I luoghi comuni sono anche altri, più ovvi (chi sono le vittime; chi i sospettati; come si comportano i poliziotti). Da un verso mi infastidisce, dall’altro noto sia lo sforzo di rimanere dentro a un’idea di “classico”, sia l’intenzione di usare in modo appunto postmoderno, meta etc. queste figurine. L’operazione può anche fallire, risultare banale, ma vorrei aspettare un po’ a dire che è così.
L’altra parte di prima stagione che sembra aleggiare sulla terza è ovviamente quella esoterica e oscura, cospirazionista e antiumana. Penso che fosse l’elemento davvero interessante della prima, per cui mi pare logico cercare di riprenderlo. Non penso sia facile farlo senza risultare grevi, senza farla apparire come un’imitazione poco ispirata. Credo che l’accrocchio postmoderno e meta serva anche a reggere questo confronto cercando una via meno semplice, ma originale. Come sopra: è un meccanismo che si può rompere facilmente, ma si vedrà.
Parlando di originalità, un’altra cosa che ho capito leggendo gialli-thriller è che ormai è quasi impossibile essere originali (ci riesce Gillian Flynn con Gone Girl), ma si possono comunque scrivere buone storie basate, come True Detective, sul remix di elementi ben noti al pubblico/lettori. È un genere che più di altri gioca consapevolmente con le proprie regole. Fin qui, dubito che True Detective 3 sarà rivoluzionario, ma mi sembra abbia comunque la possibilità di uscirne come un’operazione dignitosa. Se volete la tv nuova, sperimentale etc, temo che dovrete rivolgervi a una a caso delle mille novità che usciranno quest’anno.
Jeremy Saulnier è un regista che adoro. Su Netflix trovate il suo film d’esordio (poverissimo) Murder Party e il suo più recente, Hold the Dark. Senza nulla togliere a Blue Ruin e Green Room, che vi consiglio, vedendo gli episodi ho sentito un collegamento con le atmosfere di l’ultimo, Hold the Dark. La mano di Saulnier in True Detective l’ho trovata discreta, poco narcisista, ma la sua impronta c’era. Purtroppo però la sua partecipazione finisce con queste prime puntate.

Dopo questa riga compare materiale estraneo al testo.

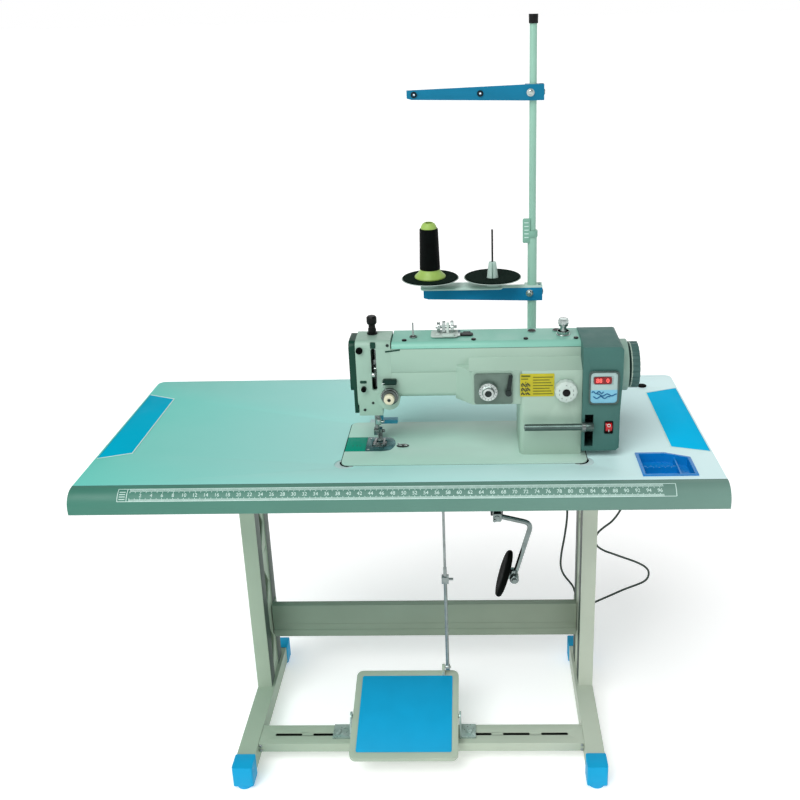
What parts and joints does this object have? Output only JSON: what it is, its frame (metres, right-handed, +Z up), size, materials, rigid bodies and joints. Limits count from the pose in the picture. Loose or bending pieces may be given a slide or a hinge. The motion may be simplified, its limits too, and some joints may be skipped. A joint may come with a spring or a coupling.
{
  "type": "industrial zigzag sewing machine with table",
  "caption": "Industrial zigzag lockstitch sewing machine with direct-drive motor, on a table with a steel stand, foot pedal, knee lifter and thread stand.",
  "frame": {"origin": "centre of the table's outline, on the floor under the feet", "axes": "+X to the operator's right along the table, +Y from the operator to the back, +Z up"},
  "size_m": [1.2, 0.535, 1.57],
  "materials": {
    "laminate": "satin",
    "moulding": "satin",
    "blue_plastic": "satin",
    "tray_plastic": "satin",
    "rubber": "matte",
    "pan_plastic": "matte",
    "stand_paint": "satin",
    "zinc": "satin",
    "box_plastic": "matte",
    "pole_tube": "satin",
    "head_paint": "satin",
    "cover_paint": "satin",
    "dark_cover": "satin",
    "plate_steel": "polished",
    "slide_paint": "satin",
    "motor_paint": "satin",
    "copper_winding": "satin",
    "panel_face": "gloss",
    "regulator_metal": "satin",
    "bronze": "satin",
    "chrome": "polished",
    "steel": "polished",
    "black_plastic": "satin",
    "white_plastic": "satin",
    "cream_plastic": "satin",
    "red_plastic": "gloss",
    "arm_blue": "satin",
    "disc_foam": "matte",
    "thread": "matte",
    "lead_jacket": "satin"
  },
  "bodies": {
    "stand": {"table_top": "laminate", "front_moulding": "moulding", "side_inlays": "blue_plastic", "parts_tray": "tray_plastic", "corner_cushions": "rubber", "oil_pan": "pan_plastic", "left_leg": "stand_paint", "right_leg": "stand_paint", "crossbeam": "stand_paint", "pedal_bar": "stand_paint", "foot_caps": "blue_plastic", "stand_bolts": "zinc", "control_boxes": "box_plastic", "pedal_brackets": "zinc", "thread_pole": "pole_tube", "pole_fittings": "black_plastic", "cable_grommet": "rubber", "control_lead": "lead_jacket"},
    "head": {"bed_casting": "head_paint", "arm_casting": "head_paint", "top_cover": "cover_paint", "face_housing": "head_paint", "face_cover": "dark_cover", "needle_plate": "plate_steel", "motor_housing": "motor_paint", "motor_stator": "copper_winding", "control_panel": "panel_face", "regulator_plate": "regulator_metal", "shaft_bushes": "bronze", "tension_unit": "chrome", "cover_fittings": "chrome", "bobbin_case": "steel", "timing_belt": "rubber"},
    "slide_plate": {"slide_plate": "slide_paint"},
    "main_shaft": {"main_shaft": "steel", "handwheel": "motor_paint"},
    "lower_shaft": {"hook_shaft": "steel"},
    "needle_frame": {"needle_bar_frame": "steel"},
    "needle_bar": {"needle_bar": "steel"},
    "take_up": {"take_up_lever": "chrome"},
    "presser": {"presser_bar": "steel"},
    "presser_screw": {"presser_knob": "black_plastic"},
    "hand_lifter": {"hand_lifter": "slide_paint"},
    "feed": {"feed_dog": "steel"},
    "reverse": {"reverse_lever": "chrome"},
    "length_dial": {"stitch_dial": "white_plastic"},
    "width_dial": {"zigzag_dial": "chrome"},
    "width_lever": {"zigzag_lever": "black_plastic"},
    "tension_nut": {"tension_knob": "cream_plastic"},
    "winder": {"winder_spindle": "chrome"},
    "switch": {"power_switch": "red_plastic"},
    "knee_lever": {"knee_lifter": "chrome"},
    "pedal": {"pedal_frame": "stand_paint", "pedal_mat": "blue_plastic"},
    "rod": {"pitman_rod": "zinc"},
    "speed": {"speed_lever": "box_plastic"},
    "upper_arm": {"guide_arm": "arm_blue"},
    "lower_arm": {"spool_arm": "arm_blue", "spool_discs": "disc_foam"},
    "cone": {"thread_cone": "thread"}
  },
  "joints": [
    {"name": "head_tilt", "type": "hinge", "parent": "stand", "child": "head", "pos_m": [0.122, 0.0295, 0.759], "axis": [-1, 0, 0], "range_deg": [0, 45]},
    {"name": "slide_plate_pull", "type": "slide", "parent": "head", "child": "slide_plate", "axis": [-1, 0, 0], "range_m": [0, 0.036]},
    {"name": "main_shaft_turn", "type": "hinge", "parent": "head", "child": "main_shaft", "pos_m": [0.2, -0.0755, 0.928], "axis": [1, 0, 0], "continuous": true},
    {"name": "lower_shaft_turn", "type": "hinge", "parent": "head", "child": "lower_shaft", "pos_m": [0.12, -0.0755, 0.738], "axis": [1, 0, 0], "continuous": true},
    {"name": "zigzag_swing", "type": "hinge", "parent": "head", "child": "needle_frame", "pos_m": [-0.046, -0.0375, 0.941], "axis": [0, 1, 0], "range_deg": [-1.3, 1.3]},
    {"name": "needle_stroke", "type": "slide", "parent": "needle_frame", "child": "needle_bar", "axis": [0, 0, 1], "range_m": [-0.03, 0]},
    {"name": "take_up_swing", "type": "hinge", "parent": "head", "child": "take_up", "pos_m": [-0.046, -0.0875, 0.93], "axis": [1, 0, 0], "range_deg": [-40, 35]},
    {"name": "presser_lift", "type": "slide", "parent": "head", "child": "presser", "axis": [0, 0, 1], "range_m": [0, 0.01]},
    {"name": "presser_screw_turn", "type": "hinge", "parent": "head", "child": "presser_screw", "pos_m": [-0.052, -0.0535, 1], "axis": [0, 0, 1], "range_deg": [-540, 540]},
    {"name": "hand_lifter_swing", "type": "hinge", "parent": "head", "child": "hand_lifter", "pos_m": [-0.05, -0.0435, 0.85], "axis": [0, -1, 0], "range_deg": [0, 60]},
    {"name": "feed_stroke", "type": "slide", "parent": "head", "child": "feed", "axis": [0, 1, 0], "range_m": [-0.003, 0.003]},
    {"name": "reverse_press", "type": "hinge", "parent": "head", "child": "reverse", "pos_m": [0.33, -0.1025, 0.815], "axis": [1, 0, 0], "range_deg": [0, 20], "stiffness_Nm_per_rad": 1, "springref_deg": -11.46},
    {"name": "length_dial_turn", "type": "hinge", "parent": "head", "child": "length_dial", "pos_m": [0.315, -0.1425, 0.902], "axis": [0, 1, 0], "range_deg": [-150, 150]},
    {"name": "width_dial_turn", "type": "hinge", "parent": "head", "child": "width_dial", "pos_m": [0.17, -0.1425, 0.903], "axis": [0, 1, 0], "range_deg": [-150, 150]},
    {"name": "width_lever_swing", "type": "hinge", "parent": "head", "child": "width_lever", "pos_m": [0.208, -0.1375, 0.898], "axis": [0, 1, 0], "range_deg": [-50, 10]},
    {"name": "tension_nut_turn", "type": "hinge", "parent": "head", "child": "tension_nut", "pos_m": [-0.018, -0.1225, 0.882], "axis": [0, 1, 0], "range_deg": [-360, 360]},
    {"name": "winder_turn", "type": "hinge", "parent": "head", "child": "winder", "pos_m": [0.09, -0.0535, 1.002], "axis": [1, 0, 0], "continuous": true},
    {"name": "power_switch_rock", "type": "hinge", "parent": "head", "child": "switch", "pos_m": [0.396, -0.1395, 0.8285], "axis": [1, 0, 0], "range_deg": [-8, 8]},
    {"name": "knee_lift", "type": "hinge", "parent": "stand", "child": "knee_lever", "pos_m": [0.184, -0.1175, 0.652], "axis": [0, -1, 0], "range_deg": [0, 15]},
    {"name": "pedal_tilt", "type": "hinge", "parent": "stand", "child": "pedal", "pos_m": [-0.021, -0.0715, 0.089], "axis": [1, 0, 0], "range_deg": [-12, 8], "stiffness_Nm_per_rad": 8},
    {"name": "rod_pivot", "type": "hinge", "parent": "pedal", "child": "rod", "pos_m": [0.072, 0.0255, 0.1425], "axis": [1, 0, 0], "range_deg": [-8.5, 12.6]},
    {"name": "speed_lever_swing", "type": "hinge", "parent": "stand", "child": "speed", "pos_m": [0.082, 0.0845, 0.64], "axis": [1, 0, 0], "range_deg": [-14, 20.5]},
    {"name": "guide_arm_swivel", "type": "hinge", "parent": "stand", "child": "upper_arm", "pos_m": [0.273, 0.2005, 1.419], "axis": [0, 0, -1], "range_deg": [-20, 60]},
    {"name": "spool_arm_swivel", "type": "hinge", "parent": "stand", "child": "lower_arm", "pos_m": [0.273, 0.2005, 0.994], "axis": [0, 0, -1], "range_deg": [-20, 60]},
    {"name": "cone_lift", "type": "slide", "parent": "lower_arm", "child": "cone", "axis": [0, 0, 1], "range_m": [0, 0.13]}
  ],
  "couplings": [
    {"joint": "lower_shaft_turn", "follows": "main_shaft_turn", "ratio": 2},
    {"joint": "presser_lift", "follows": "knee_lift", "m_per_rad": 0.03629},
    {"joint": "rod_pivot", "follows": "pedal_tilt", "ratio": -1.025},
    {"joint": "speed_lever_swing", "follows": "pedal_tilt", "ratio": -1.65}
  ]
}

Valutazione personale: il primo episodio mi è piaciuto; il secondo l’ho trovato un po’ noioso, tolto il finale. Mahershala Ali bravo. Certi cliché sono troppo triti anche per il remix e non so se il fatto che ci sia Stephen Dorff sia una cosa buona. L’apparato da thriller psicologico invece mi ha comunque incuriosita.